Will I achieve that? Maybe? Maybe not? However, I am working towards that. That’s the plan. As CFO for the family, that’s the financial plan in place and the investment strategies are geared towards that.

I intend to use RRSP income to fill up the TFSA annually at some point. Depending on the size of our TFSA, the RRSP withdrawal strategy will be adjusted.

It’s possible that for the first 10 years, I deplete my RRSP in order to let my TFSA grow to the $1M mark. Imagine being able to withdraw $50K from my TFSA tax-free and earn $50K in dividend tax-free from my taxable account.

The performance of my accounts play a significant role here. Pay attention to the ROR as that’s what helps me plot the course. I currently earn $15K in dividends from the RBC account alone; 30% of the way towards $50K.

  • RBC: Dividend Income Stocks
  • RBC-S: Covered Call Income Account
  • Computershare: Dividend Income Stocks
  • Others: High Dividend Growth Stocks
Accounts ROR Yield
Computershare 6.86 6.70
Portfolio 12.30 1.67
RBC 8.20 4.23
RBC-S 10.49 0.14
RRSP 17.12 0.91
RRSP-S 11.09 0.85
TFSA 12.56 0.82
TFSA-S 16.22 1.30
TSX 6.04 0.00

6 thoughts on “Why I Am Not Optimized For Taxes”

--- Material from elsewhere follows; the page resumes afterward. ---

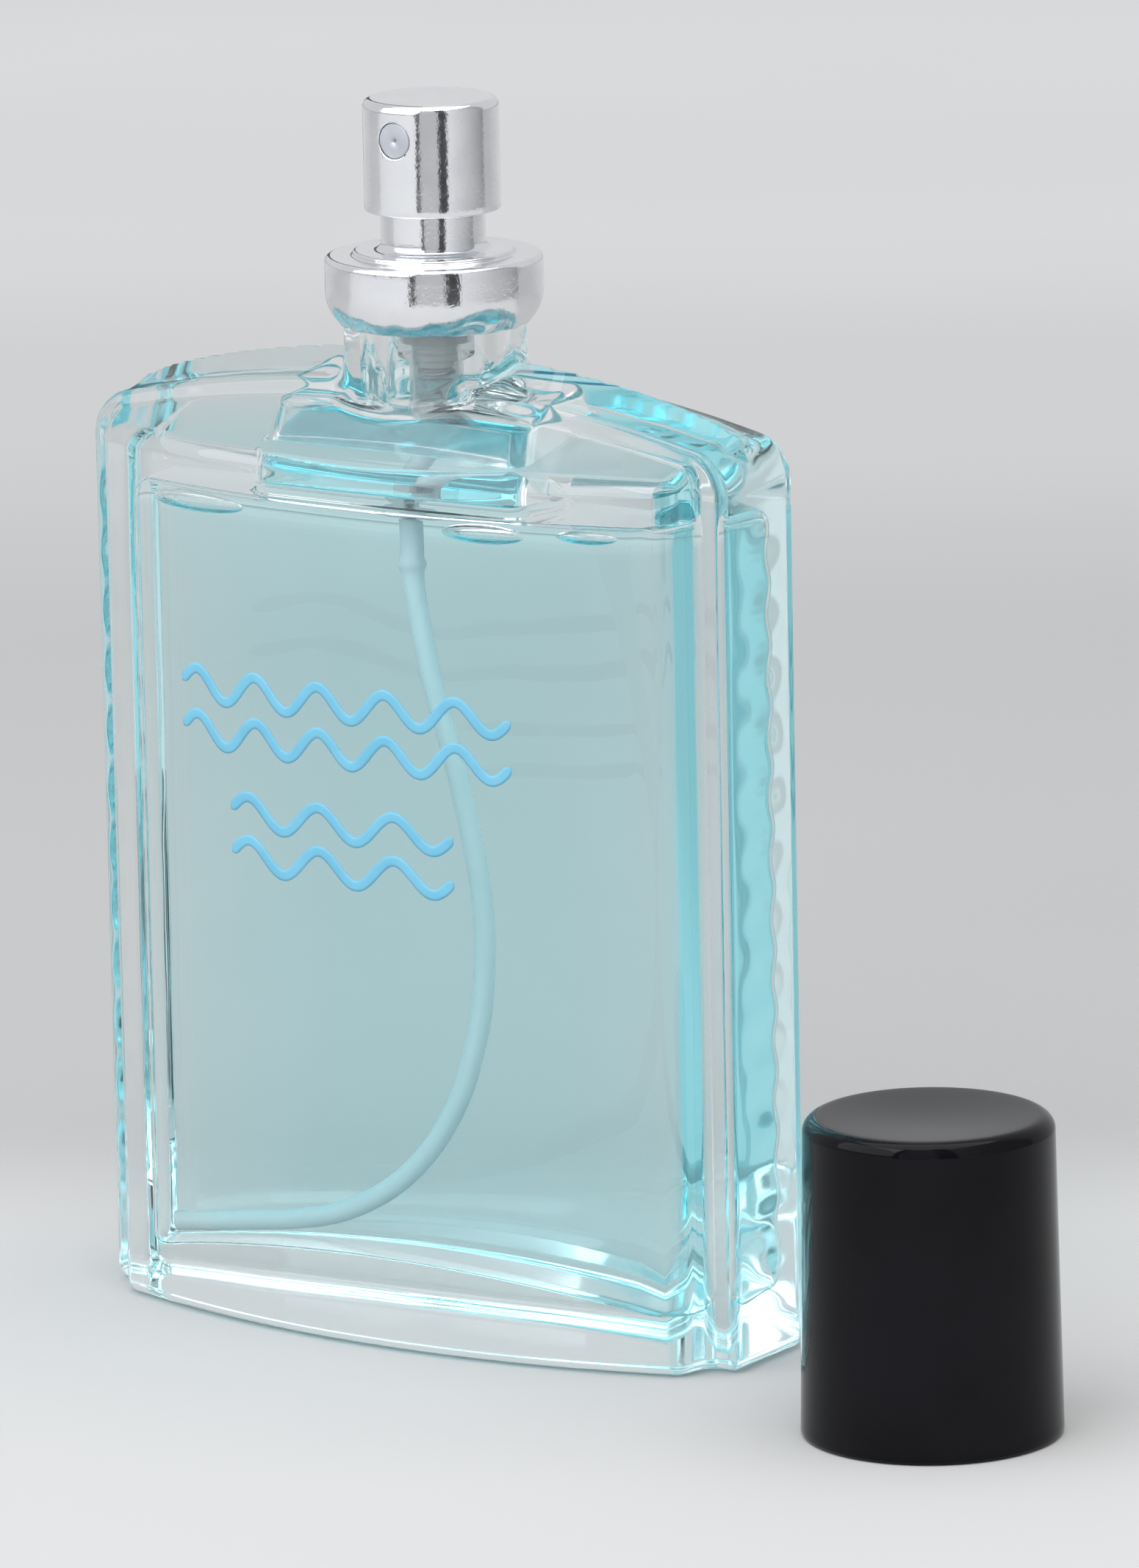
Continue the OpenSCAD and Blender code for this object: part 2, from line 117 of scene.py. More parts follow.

  1. I’m glad to finally see someone else put high growth U.S. dividend stocks in their TFSA. I’m amazed by the number of people who obsess with losing the 15% withholding tax on these U.S. dividends. I don’t really care which government gets my tax dollars. When I look at the sources of my income and the tax I pay , the lowest marginal tax rate is the 15% on U.S. dividends in my TFSA. I don’t pay Canadian taxes on that income and I don’ t pay capital gains tax.

    Reply
  2. great article, just wanted to clarify…when you say tax free on the 50k dividends a year in non reg account, it’s tax free from provincial taxation as per Ontario rates. how about federally? Is the 50k in dividends taxed at the federal level? if so, how much?

    thanks again!

    Reply
  3. Great plan.

    For 50K dividend tax free in non-registered account, this 50K dividend is the gross up amount, the actual amount will be 38% less, thus as long as the dividend amount is less than $36K, that will be tax free, right? Also, one can get some tax credit back?